Likewise, "Thou shalt be Happy..." can only lead one to contempt for happiness, which in turn will lead to unhappiness. Happiness that is imposed through the force of fear, guilt, or limitation is not, and can not be true happiness, just like "thou Shalt be Free" is an injunction to impose Freedom, which itself becomes dictatorial and enslaving.

So what was Zarathushtra talking about?

Zarathushtra was talking about a deeper level of happiness that comes not from a compulsion to serve, but from an innate impulsion to connect and to bring joy to others - from the impulse to life.

A deep spiritual understanding of our world can only lead us to recognize the interconnection among all of us. Such understanding makes us realize that we are not separate, that your happiness is my happiness, and my happiness is yours.

Just as no waves in the ocean are separate from each other, except in appearance. The waves find their interconnection through the ocean. We too find our interconnection through the singular and primordial Creative Impulse, of which, we are all creatures.

This understanding will also help us realize that I am most alive, not when I move or act, or achieve, or accumulate. I am most alive when I am in touch with my uniqueness, and work towards contributing and giving away my gift. The gift that only I can bring to this world. And no other can come close to the quality of my contribution.

A musician is most alive when she plays her music, not when she receives recognition for the various compositions she has created over the years. A scientist loses himself most, when he is in full concentration, pondering the question in hand, not when he has to prepare his 45 minute speech for the Nobel Prize reception. And the surfer is most alive when he is riding the wave, not when he is on the shore bragging about the wonderful ride that he had that morning.

Furthermore, when we give ourselves permission to be who we are, we also allow others to contribute their unique gifts to the world, and become willing to receive their gifts into our lives.

Joy begets joy. The scientist enjoys the sublime feelings that are aroused in him when the musician is performing in a concert. She on the other hand, feels the exhilaration of the surfer, when he is riding that perfect wave.

What's more, we can be most effective when we work on the thing that we are most effective at, namely our unique contribution. We become energized. We experience a sense of vitality. We become unstoppable. And thus, we push the boundaries of the quality and the scale of our contribution.

The scientist is most effective in the laboratory or in his library, not in the music hall, nor riding the wave.

And the "Others" who become the recipients of our contribution, can gain the maximum benefit, from what we excel at, which is nothing other than our gift.
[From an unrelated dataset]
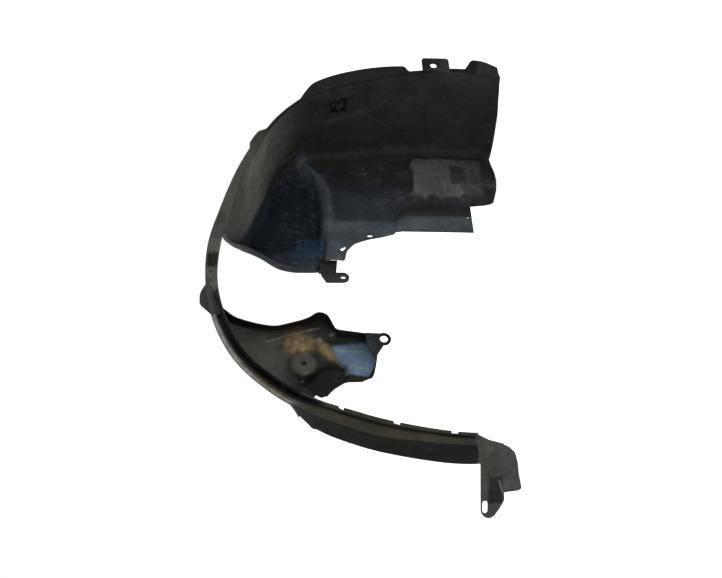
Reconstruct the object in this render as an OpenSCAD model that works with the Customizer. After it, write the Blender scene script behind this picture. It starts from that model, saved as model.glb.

The surfer will not feel the same way about the music that is played by the scientist, as he would by the musician's performance.

The genius of the design of this physio-spiritual universe of ours is that it is completely interdependent. The surfer relies on the scientist to create better boards. The scientist depends on the musician to give voice to the feelings that he could not express as vividly. And the musician counts on the surfer's ride to become a source of vital inspiration for the next piece of music.

In other words, we make others happiest, when we are at our happiest. And we are at our happiest, when we make others the happiest we possibly can.

But the challenge of being ourselves is testing. The scientist will spend many hours in fruitless contemplation of the problem, often with no apparent or even remotely probable solution in sight. Defeat overshadows the scientist's life for a large part of it, until perhaps a breakthrough is attained, or until the scientist moves on to another problem, leaving the one in hand, for posterity.

The musician will spend a large part of her life, practicing the fundamentals of music on her instrument. Often hours are spent on a daily basis, going over repetitive motions for as long as necessary to master the piece. Composition is not always spontaneous, nor at will. The creative process becomes illusive and frustrating. Musical life can be self-defeating, at least until inspiration hits, or one moves on to the next piece.

The surfer may get up every day, looking at the ocean, either being stopped by the storms, or by the calm. When in the water, the surfer may wait for wave after wave, until a good one arrives. And not every good wave that arrives shall result in a good ride. The surfer may fall in, lose his balance, or miscalculate the timing of the good waves, time after time. And the process becomes an exercise in patience. At least until that perfect timing and balance happen to coincide with the good wave - on a good day.

Perhaps Zarathushtra was considering all these factors when he said, " May the Lord grant him health and endurance."

May the Lord grant us the physical health to be able to utilize our gift, and the mental health to be able to discern what is our uniqueness. And hence, give ourselves permission, and have the courage to make use of the innate creative impulse within us to manifest our gift, and thus contribute to our world.

And may the Lord grant us the endurance to overcome all obstacles and all failures, real or imaginary; as well as to not be swayed by the naysayer, the jealous or the resentful, whether they are inside our heads or elsewhere.